• _INFORMATION PROVIDED_
######

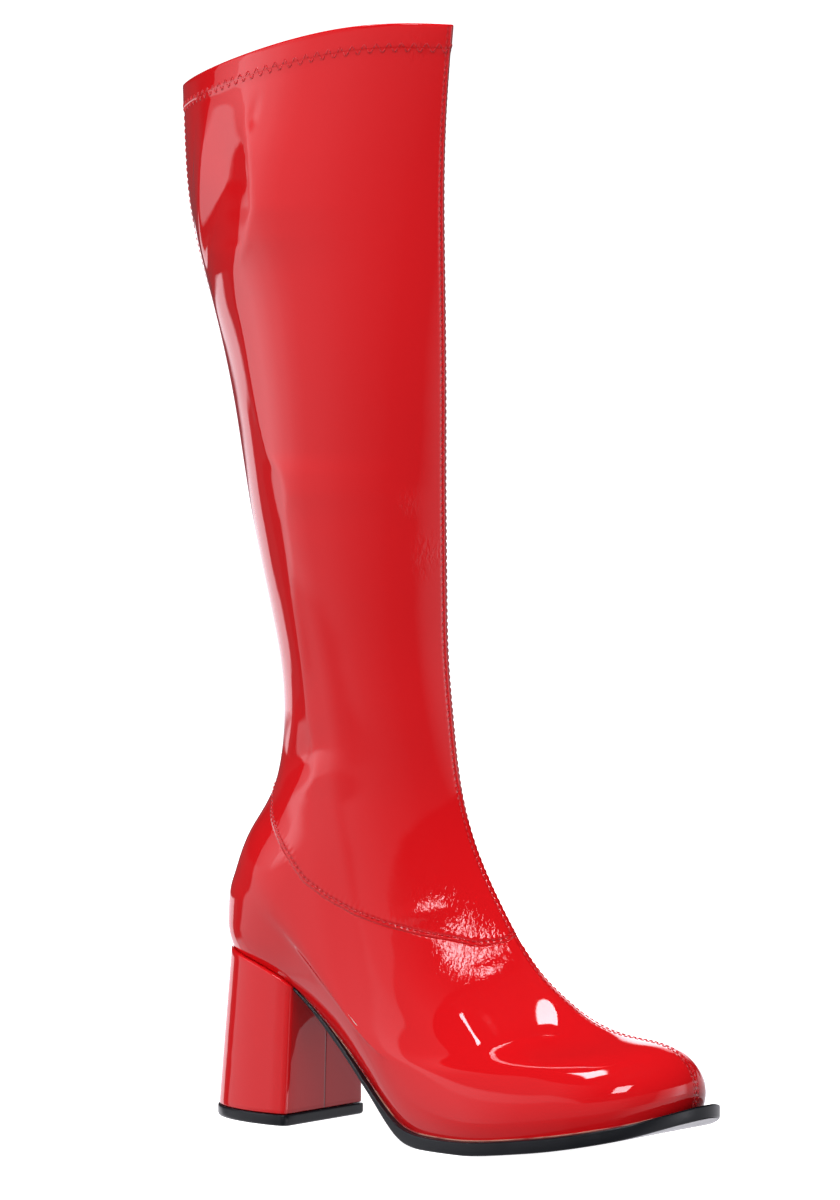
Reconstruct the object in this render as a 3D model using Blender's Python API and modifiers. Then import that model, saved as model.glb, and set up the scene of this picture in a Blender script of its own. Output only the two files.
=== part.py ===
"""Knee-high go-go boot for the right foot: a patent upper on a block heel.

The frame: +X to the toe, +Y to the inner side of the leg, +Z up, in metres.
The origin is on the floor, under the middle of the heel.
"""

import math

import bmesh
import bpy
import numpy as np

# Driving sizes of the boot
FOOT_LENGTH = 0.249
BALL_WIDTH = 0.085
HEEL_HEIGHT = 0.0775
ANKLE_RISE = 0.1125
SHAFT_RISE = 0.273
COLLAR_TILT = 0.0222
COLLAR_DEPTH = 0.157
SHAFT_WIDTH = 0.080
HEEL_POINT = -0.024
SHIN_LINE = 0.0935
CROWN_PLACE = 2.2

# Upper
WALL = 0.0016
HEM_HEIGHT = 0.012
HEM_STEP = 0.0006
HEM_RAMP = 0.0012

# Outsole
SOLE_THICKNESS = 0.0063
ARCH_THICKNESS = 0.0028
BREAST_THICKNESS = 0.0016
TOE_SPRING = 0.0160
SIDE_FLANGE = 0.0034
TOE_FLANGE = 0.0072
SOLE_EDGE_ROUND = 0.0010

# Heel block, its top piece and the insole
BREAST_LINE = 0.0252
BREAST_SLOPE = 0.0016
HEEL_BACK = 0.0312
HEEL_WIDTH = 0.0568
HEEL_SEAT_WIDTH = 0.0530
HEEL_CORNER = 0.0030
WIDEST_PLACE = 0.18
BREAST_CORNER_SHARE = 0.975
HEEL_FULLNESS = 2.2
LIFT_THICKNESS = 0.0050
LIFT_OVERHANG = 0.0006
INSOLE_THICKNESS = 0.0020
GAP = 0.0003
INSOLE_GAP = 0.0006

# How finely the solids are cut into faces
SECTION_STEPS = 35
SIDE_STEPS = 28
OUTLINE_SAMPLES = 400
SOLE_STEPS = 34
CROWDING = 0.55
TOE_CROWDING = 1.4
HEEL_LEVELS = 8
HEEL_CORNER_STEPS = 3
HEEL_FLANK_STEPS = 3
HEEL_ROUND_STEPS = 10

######

• _THE REQUEST_
Return exactly the lines that run from the top of the listing above to the line containing "import numpy as np", please, keeping both end lines and leaving out everything else.

• _RESULT OF THIS TASK_
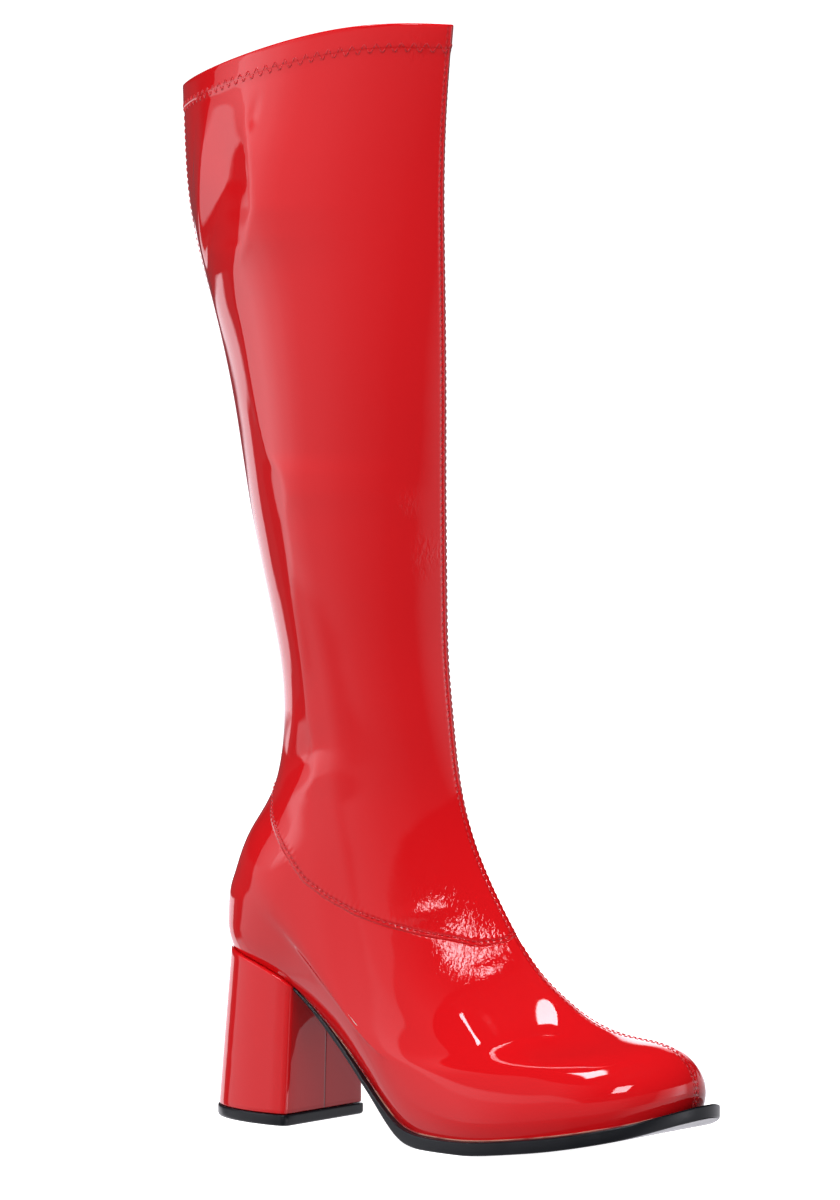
Reconstruct the object in this render as a 3D model using Blender's Python API and modifiers. Then import that model, saved as model.glb, and set up the scene of this picture in a Blender script of its own. Output only the two files.
=== part.py ===
"""Knee-high go-go boot for the right foot: a patent upper on a block heel.

The frame: +X to the toe, +Y to the inner side of the leg, +Z up, in metres.
The origin is on the floor, under the middle of the heel.
"""

import math

import bmesh
import bpy
import numpy as np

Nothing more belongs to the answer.